*Problem description*. Transcribe only the lines from the line with "return nodes" through the line with "from mathutils import Matrix, Vector", exactly, counting both of those lines as part of the stretch.

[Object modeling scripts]

## START

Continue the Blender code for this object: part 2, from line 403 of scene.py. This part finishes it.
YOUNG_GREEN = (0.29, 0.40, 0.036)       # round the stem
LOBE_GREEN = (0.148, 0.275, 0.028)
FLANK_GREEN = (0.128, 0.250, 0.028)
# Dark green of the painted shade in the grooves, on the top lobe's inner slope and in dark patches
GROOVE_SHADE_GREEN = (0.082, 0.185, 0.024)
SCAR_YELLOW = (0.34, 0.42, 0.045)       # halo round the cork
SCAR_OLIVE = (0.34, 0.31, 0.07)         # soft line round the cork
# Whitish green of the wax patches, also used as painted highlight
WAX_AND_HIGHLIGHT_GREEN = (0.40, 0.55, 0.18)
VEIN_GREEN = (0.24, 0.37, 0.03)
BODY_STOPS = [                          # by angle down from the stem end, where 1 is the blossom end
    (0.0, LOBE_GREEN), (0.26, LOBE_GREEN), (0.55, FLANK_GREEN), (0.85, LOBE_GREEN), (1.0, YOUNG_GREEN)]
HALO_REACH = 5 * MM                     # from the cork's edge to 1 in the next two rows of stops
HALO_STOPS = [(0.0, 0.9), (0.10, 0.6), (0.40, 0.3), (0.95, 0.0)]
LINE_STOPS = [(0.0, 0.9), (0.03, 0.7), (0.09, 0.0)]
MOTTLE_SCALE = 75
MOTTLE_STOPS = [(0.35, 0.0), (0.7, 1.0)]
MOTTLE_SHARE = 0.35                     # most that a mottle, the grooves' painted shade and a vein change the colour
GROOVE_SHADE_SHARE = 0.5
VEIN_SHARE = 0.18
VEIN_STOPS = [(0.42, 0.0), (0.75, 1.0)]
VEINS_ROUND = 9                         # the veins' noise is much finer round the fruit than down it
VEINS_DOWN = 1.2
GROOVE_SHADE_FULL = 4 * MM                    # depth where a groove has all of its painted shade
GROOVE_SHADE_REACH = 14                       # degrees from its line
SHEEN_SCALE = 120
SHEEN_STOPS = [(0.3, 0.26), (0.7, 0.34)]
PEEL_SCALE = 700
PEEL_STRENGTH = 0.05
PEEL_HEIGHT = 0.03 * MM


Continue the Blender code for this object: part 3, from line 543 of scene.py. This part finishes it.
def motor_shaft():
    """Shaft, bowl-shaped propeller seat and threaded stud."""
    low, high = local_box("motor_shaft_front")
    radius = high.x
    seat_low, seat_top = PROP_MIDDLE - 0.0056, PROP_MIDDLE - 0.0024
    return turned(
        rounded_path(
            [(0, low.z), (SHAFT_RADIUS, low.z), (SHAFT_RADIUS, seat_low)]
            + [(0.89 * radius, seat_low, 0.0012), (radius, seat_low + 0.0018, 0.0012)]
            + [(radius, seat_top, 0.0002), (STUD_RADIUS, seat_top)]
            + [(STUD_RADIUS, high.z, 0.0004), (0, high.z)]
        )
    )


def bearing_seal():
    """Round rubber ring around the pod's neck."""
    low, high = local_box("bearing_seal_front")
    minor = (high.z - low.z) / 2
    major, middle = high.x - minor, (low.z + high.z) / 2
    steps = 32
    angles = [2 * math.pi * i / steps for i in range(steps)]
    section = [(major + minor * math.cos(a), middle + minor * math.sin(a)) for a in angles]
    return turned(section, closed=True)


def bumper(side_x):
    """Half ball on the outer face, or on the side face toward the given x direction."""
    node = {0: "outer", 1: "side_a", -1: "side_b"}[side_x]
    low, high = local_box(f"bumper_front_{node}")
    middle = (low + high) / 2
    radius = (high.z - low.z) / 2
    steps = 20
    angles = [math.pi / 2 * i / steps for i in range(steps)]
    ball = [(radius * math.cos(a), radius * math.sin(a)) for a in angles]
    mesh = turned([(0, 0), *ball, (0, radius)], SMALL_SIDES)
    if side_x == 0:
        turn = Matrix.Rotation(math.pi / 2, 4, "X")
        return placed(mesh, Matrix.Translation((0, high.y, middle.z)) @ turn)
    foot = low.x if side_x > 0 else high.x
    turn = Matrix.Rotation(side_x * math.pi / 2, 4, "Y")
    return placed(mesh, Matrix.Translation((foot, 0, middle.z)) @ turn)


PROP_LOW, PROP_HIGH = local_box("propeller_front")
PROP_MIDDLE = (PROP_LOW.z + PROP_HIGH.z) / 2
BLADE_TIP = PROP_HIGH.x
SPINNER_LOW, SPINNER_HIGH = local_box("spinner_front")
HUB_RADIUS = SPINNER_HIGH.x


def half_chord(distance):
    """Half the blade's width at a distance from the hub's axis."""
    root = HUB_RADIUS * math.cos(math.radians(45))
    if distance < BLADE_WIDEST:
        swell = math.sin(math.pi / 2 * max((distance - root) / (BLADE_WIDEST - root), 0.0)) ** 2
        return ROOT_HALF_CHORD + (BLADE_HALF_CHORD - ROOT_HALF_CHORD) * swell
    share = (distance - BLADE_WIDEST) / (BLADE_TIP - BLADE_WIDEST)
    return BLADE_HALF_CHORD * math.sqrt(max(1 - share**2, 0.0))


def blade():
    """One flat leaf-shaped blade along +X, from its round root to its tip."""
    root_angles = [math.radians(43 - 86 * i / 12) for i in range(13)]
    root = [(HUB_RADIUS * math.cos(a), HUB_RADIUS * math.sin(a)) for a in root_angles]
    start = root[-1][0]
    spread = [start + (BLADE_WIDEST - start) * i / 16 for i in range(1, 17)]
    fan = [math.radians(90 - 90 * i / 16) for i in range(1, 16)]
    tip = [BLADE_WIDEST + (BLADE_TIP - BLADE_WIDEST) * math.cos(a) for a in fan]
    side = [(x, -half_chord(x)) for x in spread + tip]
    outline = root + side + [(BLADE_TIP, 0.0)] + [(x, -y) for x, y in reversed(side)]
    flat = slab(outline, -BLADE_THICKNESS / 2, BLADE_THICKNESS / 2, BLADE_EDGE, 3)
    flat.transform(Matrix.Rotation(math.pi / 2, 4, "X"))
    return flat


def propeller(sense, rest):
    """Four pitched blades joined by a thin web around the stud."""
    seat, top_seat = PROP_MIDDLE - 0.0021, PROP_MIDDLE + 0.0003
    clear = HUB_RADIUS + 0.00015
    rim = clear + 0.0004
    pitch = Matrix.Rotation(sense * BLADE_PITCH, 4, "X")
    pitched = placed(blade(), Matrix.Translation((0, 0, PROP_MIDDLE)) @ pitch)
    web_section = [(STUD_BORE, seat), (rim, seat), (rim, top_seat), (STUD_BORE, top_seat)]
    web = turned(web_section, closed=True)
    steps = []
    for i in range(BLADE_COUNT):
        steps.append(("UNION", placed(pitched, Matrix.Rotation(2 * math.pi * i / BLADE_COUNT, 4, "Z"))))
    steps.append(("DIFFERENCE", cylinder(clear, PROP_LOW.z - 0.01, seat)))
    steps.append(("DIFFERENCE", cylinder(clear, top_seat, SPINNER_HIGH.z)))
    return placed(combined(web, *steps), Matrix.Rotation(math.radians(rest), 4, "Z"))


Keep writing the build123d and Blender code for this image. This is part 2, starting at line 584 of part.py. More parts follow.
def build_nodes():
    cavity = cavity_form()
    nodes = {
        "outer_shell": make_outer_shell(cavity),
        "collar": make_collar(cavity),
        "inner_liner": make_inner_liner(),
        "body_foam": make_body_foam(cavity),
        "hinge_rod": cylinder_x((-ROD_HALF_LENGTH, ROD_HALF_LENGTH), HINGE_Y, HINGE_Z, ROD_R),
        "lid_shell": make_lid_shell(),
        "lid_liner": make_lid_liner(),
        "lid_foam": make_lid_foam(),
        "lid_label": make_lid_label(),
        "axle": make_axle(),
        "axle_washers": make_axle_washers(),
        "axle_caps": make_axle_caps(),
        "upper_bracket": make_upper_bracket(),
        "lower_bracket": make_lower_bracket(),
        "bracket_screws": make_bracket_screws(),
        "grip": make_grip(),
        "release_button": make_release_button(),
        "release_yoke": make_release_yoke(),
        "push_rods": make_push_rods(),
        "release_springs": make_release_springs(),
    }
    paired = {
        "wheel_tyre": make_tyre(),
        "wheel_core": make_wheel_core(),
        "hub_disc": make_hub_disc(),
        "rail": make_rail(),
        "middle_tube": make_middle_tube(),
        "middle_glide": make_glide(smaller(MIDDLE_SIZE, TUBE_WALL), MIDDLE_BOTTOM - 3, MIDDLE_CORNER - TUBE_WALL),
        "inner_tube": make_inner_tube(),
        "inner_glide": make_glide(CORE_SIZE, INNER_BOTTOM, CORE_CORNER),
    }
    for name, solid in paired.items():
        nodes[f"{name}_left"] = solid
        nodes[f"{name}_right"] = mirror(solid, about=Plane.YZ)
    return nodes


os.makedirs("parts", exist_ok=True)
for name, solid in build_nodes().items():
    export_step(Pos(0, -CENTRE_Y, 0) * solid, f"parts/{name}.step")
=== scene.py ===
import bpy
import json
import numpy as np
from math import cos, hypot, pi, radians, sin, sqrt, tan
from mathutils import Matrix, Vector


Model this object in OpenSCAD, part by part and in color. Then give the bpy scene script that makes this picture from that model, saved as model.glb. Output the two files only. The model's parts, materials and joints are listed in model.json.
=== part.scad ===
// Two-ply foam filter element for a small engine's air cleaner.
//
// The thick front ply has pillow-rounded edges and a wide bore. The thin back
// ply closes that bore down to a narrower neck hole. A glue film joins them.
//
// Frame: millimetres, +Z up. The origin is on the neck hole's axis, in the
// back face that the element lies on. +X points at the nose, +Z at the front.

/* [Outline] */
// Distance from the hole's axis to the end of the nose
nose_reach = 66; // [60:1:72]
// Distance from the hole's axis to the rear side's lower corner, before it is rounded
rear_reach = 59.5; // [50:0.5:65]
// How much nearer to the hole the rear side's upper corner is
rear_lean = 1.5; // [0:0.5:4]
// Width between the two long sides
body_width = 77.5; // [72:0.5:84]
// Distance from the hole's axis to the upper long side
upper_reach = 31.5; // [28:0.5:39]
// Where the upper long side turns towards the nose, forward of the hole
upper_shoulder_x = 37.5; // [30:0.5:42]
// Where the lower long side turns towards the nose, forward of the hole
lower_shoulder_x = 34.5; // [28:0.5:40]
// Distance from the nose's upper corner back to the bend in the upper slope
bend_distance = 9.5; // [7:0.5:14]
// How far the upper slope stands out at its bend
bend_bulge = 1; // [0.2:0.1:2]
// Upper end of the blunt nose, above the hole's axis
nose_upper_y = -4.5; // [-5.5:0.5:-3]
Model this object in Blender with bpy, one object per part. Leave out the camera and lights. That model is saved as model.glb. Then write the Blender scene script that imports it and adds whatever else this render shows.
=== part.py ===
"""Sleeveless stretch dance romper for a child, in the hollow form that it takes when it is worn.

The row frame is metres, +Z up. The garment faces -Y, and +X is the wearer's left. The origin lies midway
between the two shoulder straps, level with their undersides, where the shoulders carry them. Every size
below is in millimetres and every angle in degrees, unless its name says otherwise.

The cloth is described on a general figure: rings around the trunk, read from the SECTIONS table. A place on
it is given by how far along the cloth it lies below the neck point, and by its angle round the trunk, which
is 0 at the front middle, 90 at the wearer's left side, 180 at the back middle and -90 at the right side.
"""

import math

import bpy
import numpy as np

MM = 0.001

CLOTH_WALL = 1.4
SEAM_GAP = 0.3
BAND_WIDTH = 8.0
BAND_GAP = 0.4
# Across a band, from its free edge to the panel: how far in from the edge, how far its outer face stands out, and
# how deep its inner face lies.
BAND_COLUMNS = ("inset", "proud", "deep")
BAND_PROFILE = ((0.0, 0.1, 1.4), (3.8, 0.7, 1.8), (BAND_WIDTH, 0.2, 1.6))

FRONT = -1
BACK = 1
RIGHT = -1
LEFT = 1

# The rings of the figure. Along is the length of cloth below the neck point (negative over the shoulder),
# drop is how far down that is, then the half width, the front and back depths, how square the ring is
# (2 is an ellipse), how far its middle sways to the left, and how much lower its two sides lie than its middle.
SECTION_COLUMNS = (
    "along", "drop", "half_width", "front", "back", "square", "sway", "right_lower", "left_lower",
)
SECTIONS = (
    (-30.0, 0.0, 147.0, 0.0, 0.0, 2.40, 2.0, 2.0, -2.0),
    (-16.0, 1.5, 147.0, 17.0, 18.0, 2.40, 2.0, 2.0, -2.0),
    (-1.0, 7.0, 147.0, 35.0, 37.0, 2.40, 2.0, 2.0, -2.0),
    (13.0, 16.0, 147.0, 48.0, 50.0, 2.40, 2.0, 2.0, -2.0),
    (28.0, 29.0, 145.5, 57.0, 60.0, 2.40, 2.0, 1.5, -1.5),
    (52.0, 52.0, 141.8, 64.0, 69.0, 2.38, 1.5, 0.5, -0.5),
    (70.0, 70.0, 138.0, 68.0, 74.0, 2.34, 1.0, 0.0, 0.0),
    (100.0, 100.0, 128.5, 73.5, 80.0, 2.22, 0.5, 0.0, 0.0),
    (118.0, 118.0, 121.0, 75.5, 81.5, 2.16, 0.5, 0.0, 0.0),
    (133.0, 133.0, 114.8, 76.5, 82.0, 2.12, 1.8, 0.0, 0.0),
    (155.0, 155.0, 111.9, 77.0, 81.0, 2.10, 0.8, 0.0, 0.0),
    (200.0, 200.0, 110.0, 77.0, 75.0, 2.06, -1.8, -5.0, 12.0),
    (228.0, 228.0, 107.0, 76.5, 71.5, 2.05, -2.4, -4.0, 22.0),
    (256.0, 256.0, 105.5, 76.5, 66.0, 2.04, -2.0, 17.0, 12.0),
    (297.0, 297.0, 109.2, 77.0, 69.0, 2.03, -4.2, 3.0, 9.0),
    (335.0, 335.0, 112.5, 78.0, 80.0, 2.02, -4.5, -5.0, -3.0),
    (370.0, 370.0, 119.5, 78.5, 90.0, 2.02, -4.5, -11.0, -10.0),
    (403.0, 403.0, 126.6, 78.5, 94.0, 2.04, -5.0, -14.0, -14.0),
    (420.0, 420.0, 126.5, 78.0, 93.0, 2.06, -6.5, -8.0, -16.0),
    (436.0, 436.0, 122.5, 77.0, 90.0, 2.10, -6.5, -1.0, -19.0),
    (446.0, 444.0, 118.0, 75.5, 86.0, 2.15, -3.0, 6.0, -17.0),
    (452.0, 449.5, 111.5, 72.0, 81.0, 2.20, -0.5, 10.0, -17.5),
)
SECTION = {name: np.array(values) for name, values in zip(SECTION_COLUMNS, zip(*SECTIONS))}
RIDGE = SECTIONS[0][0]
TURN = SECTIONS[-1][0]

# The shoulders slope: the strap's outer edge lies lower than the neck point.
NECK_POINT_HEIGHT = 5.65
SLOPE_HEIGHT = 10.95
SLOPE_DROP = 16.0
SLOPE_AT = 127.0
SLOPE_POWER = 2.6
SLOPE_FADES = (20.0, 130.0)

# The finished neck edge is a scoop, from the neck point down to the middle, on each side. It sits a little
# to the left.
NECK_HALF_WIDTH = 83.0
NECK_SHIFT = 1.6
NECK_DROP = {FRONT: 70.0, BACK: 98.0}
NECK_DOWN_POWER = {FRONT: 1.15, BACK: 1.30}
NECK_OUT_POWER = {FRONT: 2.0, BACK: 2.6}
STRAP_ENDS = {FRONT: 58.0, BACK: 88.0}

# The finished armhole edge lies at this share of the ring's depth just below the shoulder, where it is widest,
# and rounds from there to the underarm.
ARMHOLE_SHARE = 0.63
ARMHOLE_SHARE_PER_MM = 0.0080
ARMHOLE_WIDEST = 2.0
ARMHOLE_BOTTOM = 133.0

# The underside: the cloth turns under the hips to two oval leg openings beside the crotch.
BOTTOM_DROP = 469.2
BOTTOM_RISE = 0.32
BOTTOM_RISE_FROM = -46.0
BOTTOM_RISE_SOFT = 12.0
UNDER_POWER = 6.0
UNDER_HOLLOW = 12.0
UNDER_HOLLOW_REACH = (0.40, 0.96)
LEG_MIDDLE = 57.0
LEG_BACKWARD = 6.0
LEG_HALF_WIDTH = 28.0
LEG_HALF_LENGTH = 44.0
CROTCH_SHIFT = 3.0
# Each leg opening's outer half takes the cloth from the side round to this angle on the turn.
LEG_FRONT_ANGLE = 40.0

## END

*Result of this task*.
    return nodes


os.makedirs("parts", exist_ok=True)
for name, solid in build_nodes().items():
    export_step(Pos(0, -CENTRE_Y, 0) * solid, f"parts/{name}.step")
=== scene.py ===
import bpy
import json
import numpy as np
from math import cos, hypot, pi, radians, sin, sqrt, tan
from mathutils import Matrix, Vector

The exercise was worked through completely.